The People’s Republic of China’s latest weapon in its economic war against the West, and against the United States in particular, is to slow-walk merger approvals on anti-trust grounds when either party to the merger, or its result, does or would do business within the PRC.
As preconditions for approving some of the transactions, the people said, officials at the State Administration for Market Regulation, China’s antitrust regulator known as SAMR, have asked companies to make available in China products they sell in other countries—an attempt to counter the US’s increased export controls targeting China.
The Chinese demands could put US companies in an impossible position as Washington has enacted legislation restricting American companies’ ability to sell to China and expanding certain types of production there.

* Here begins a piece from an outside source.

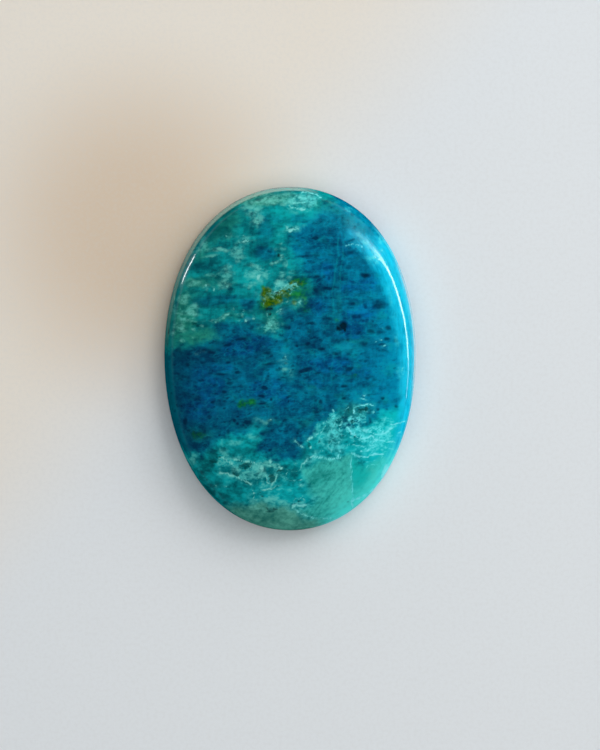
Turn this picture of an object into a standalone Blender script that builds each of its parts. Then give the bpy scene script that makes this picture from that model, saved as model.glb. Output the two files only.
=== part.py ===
"""An oval cabochon of shattuckite in chrysocolla, lying on its flat back with its polished dome up.

Metres, +Z up out of the dome, +Y along the long axis, the origin at the middle of the flat back.
The stone is one piece. A round button is turned from the cabochon's profile, and its rings are then
carried out to the hand-ground oval, so that the bezel wall keeps one width all the way round.
"""

import math

import bpy
from mathutils import Vector

MM = 0.001

# Driving dimensions of the stone.
LENGTH = 30.0 * MM
WIDTH = 21.9 * MM
THICKNESS = 4.8 * MM

# The oval is a little fuller than an ellipse, and a little wider towards its upper end.
FULLNESS = 0.010
EGG = 0.012

# The profile from the back up: a small bevel, a narrow upright girdle, the leaning bezel wall, and
# the low dome, which is flatter in the middle and rounder at its shoulder than an ellipse. The
# dome's arc springs from its base at the rim's inset, and the wall meets it at its starting angle.
BACK_BEVEL = 0.45 * MM
GIRDLE_TOP = 0.90 * MM
DOME_BASE = 2.10 * MM
DOME_RIM_INSET = 0.10 * MM
DOME_FLATNESS = 2.7
DOME_START = math.radians(12.0)

# How finely the stone is faceted.
AROUND = 120
DOME_RINGS = 20
EDGE_SOFTENING = 0.18 * MM
EDGE_SEGMENTS = 2
SOFTENED_ABOVE = math.radians(9.0)

STONE_BLUE = (0.004, 0.155, 0.225, 1.0)
POLISH_ROUGHNESS = 0.12


def clear_scene():
    for obj in list(bpy.data.objects):
        bpy.data.objects.remove(obj, do_unlink=True)


def mean_radius():
    """The radius of the round button that the oval is made from."""
    return (LENGTH + WIDTH) / 4


def dome_point(angle):
    """A point of the dome's arc, as its inset from the outline and its height.

    The arc is an ellipse whose cosine is raised to a power, which flattens its top. Its axes are the
    button's radius less the rim's inset, and the rise from the dome's base. At a quarter turn it is
    at the top of the stone.
    """
    reach = mean_radius() - DOME_RIM_INSET
    inset = mean_radius() - reach * max(math.cos(angle), 0.0) ** (2 / DOME_FLATNESS)
    return inset, DOME_BASE + (THICKNESS - DOME_BASE) * math.sin(angle)


def profile():
    """The cabochon's half section from the top of the dome down to the middle of the back."""
    step = (math.pi / 2 - DOME_START) / DOME_RINGS
    top = (mean_radius(), THICKNESS)
    dome = [dome_point(math.pi / 2 - step * ring) for ring in range(1, DOME_RINGS + 1)]
    girdle = [(0.0, GIRDLE_TOP), (0.0, BACK_BEVEL)]
    back = [(BACK_BEVEL, 0.0), (mean_radius(), 0.0)]
    return [top] + dome + girdle + back


def outline(turn):
    """The oval at a turn from +X: an ellipse with a third harmonic for its fullness, and wider above."""
    across = (math.cos(turn) - FULLNESS * math.cos(3 * turn)) / (1 - FULLNESS)
    along = (math.sin(turn) + FULLNESS * math.sin(3 * turn)) / (1 - FULLNESS)
    return Vector((WIDTH / 2 * across * (1 + EGG * along), LENGTH / 2 * along))


def oval_place(inset, turn):
    """The place in plan of a ring's point.

    Near the edge the ring lies at its inset from the outline. Towards the middle that inset is
    scaled to the outline's own radius, so that every ring closes on the centre.
    """
    edge = outline(turn)
    depth = inset / mean_radius()
    scaled_inset = inset * (1 - depth + depth * edge.length / mean_radius())
    return edge * (1 - scaled_inset / edge.length)


def turned_button():
    """The profile turned about +Z into a closed round button."""
    points = [(mean_radius() - inset, 0.0, height) for inset, height in profile()]
    edges = [(i, i + 1) for i in range(len(points) - 1)]
    mesh = bpy.data.meshes.new("button_profile")
    mesh.from_pydata(points, edges, [])
    button = bpy.data.objects.new("button", mesh)
    bpy.context.scene.collection.objects.link(button)
    screw = button.modifiers.new("turn", "SCREW")
    screw.axis = "Z"
    screw.steps = AROUND
    screw.render_steps = AROUND
    screw.use_merge_vertices = True
    screw.merge_threshold = 0.01 * MM
    return button


def evaluated_mesh(obj):
    """The object's mesh with its modifiers applied. The object itself is removed."""
    bpy.context.view_layer.update()
    graph = bpy.context.evaluated_depsgraph_get()
    mesh = bpy.data.meshes.new_from_object(obj.evaluated_get(graph))
    bpy.data.objects.remove(obj, do_unlink=True)
    return mesh


def carry_to_oval(mesh):
    """Moves each vertex of the round button to its place on the oval stone, at its own height."""
    for vertex in mesh.vertices:
        inset = mean_radius() - math.hypot(vertex.co.x, vertex.co.y)
        turn = math.atan2(vertex.co.y, vertex.co.x)
        vertex.co.xy = oval_place(inset, turn)


def soften_edges(obj):
    """Rounds the girdle and the back bevel, as polishing does."""
    bevel = obj.modifiers.new("polish", "BEVEL")
    bevel.width = EDGE_SOFTENING
    bevel.segments = EDGE_SEGMENTS
    bevel.limit_method = "ANGLE"
    bevel.angle_limit = SOFTENED_ABOVE


def polished_stone():
    material = bpy.data.materials.new("polished_shattuckite")
    material.use_nodes = True
    shader = material.node_tree.nodes["Principled BSDF"]
    shader.inputs["Base Color"].default_value = STONE_BLUE
    shader.inputs["Roughness"].default_value = POLISH_ROUGHNESS
    shader.inputs["Metallic"].default_value = 0.0
    material.diffuse_color = STONE_BLUE
    return material


def make_cabochon(collection):
    mesh = evaluated_mesh(turned_button())
    mesh.name = "cabochon"
    carry_to_oval(mesh)
    mesh.shade_smooth()
    mesh.materials.clear()
    mesh.materials.append(polished_stone())
    cabochon = bpy.data.objects.new("cabochon", mesh)
    collection.objects.link(cabochon)
    soften_edges(cabochon)
    return cabochon


def main():
    clear_scene()
    collection = bpy.data.collections.new("shattuckite_cabochon")
    bpy.context.scene.collection.children.link(collection)
    make_cabochon(collection)


main()
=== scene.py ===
import math

import bpy
import numpy as np
from mathutils import Matrix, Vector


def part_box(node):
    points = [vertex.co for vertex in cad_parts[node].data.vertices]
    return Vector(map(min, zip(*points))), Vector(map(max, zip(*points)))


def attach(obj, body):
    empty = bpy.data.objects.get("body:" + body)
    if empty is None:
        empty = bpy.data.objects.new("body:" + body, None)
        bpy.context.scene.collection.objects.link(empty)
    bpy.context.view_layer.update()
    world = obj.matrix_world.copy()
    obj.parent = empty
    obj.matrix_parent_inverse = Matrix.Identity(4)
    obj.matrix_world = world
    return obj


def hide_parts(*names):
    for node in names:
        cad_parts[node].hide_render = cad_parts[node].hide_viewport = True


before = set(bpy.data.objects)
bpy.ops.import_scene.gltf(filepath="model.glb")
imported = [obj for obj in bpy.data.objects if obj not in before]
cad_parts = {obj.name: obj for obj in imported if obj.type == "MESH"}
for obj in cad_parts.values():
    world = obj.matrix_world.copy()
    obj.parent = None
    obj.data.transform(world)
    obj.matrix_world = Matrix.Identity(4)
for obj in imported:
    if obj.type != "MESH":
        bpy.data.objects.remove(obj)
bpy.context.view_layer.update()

# The cabochon: one lump of shattuckite grown through chrysocolla and quartz, sawn to a slab, ground
# to an oval and domed by hand on finer and finer wheels, then polished to a gloss all over.
# Its sizes and markings are in millimetres, and its mesh is in metres as the frame is.
MM = 0.001
lowest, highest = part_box("cabochon")
LENGTH = (highest.y - lowest.y) / MM
WIDTH = (highest.x - lowest.x) / MM
THICKNESS = (highest.z - lowest.z) / MM
MEAN_RADIUS = (LENGTH + WIDTH) / 4
# How full and how egg-shaped the oval is, and then the heights and insets of the half section.
FULLNESS = 0.010
EGG = 0.012
BACK_BEVEL = 0.45
GIRDLE_TOP = 0.90
DOME_BASE = 2.10
DOME_RIM_INSET = 0.10
DOME_FLATNESS = 2.7
DOME_START = math.radians(12.0)
DOME_STEPS = 900
EDGE_SOFTENING = 0.26
SECTION_STEP = 0.01

# The face is a square grid of this many rings, the wall has its own, and the back has half as many.
FACE_RINGS = 124
WALL_RINGS = 18
BACK_RINGS = FACE_RINGS // 2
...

And this, especially [emphasis added]:
For multinationals, it doesn’t take much for a merger to trigger a Chinese antitrust review. For instance, if two companies in a deal have revenue of more than $117 million a year from China, the merger needs Beijing to sign off.
This is an easy enough conundrum to solve. The two companies, along with the merged result, could simply stop doing business within the PRC and with businesses domiciled within the PRC, rendering that nation’s slow-walk irrelevant from the PRC’s lack of standing to object.
Companies should already be stopping doing business inside the PRC or with businesses domiciled in the PRC, so a merger agreement that asserts “no business to be done in the PRC” seems completely straightforward.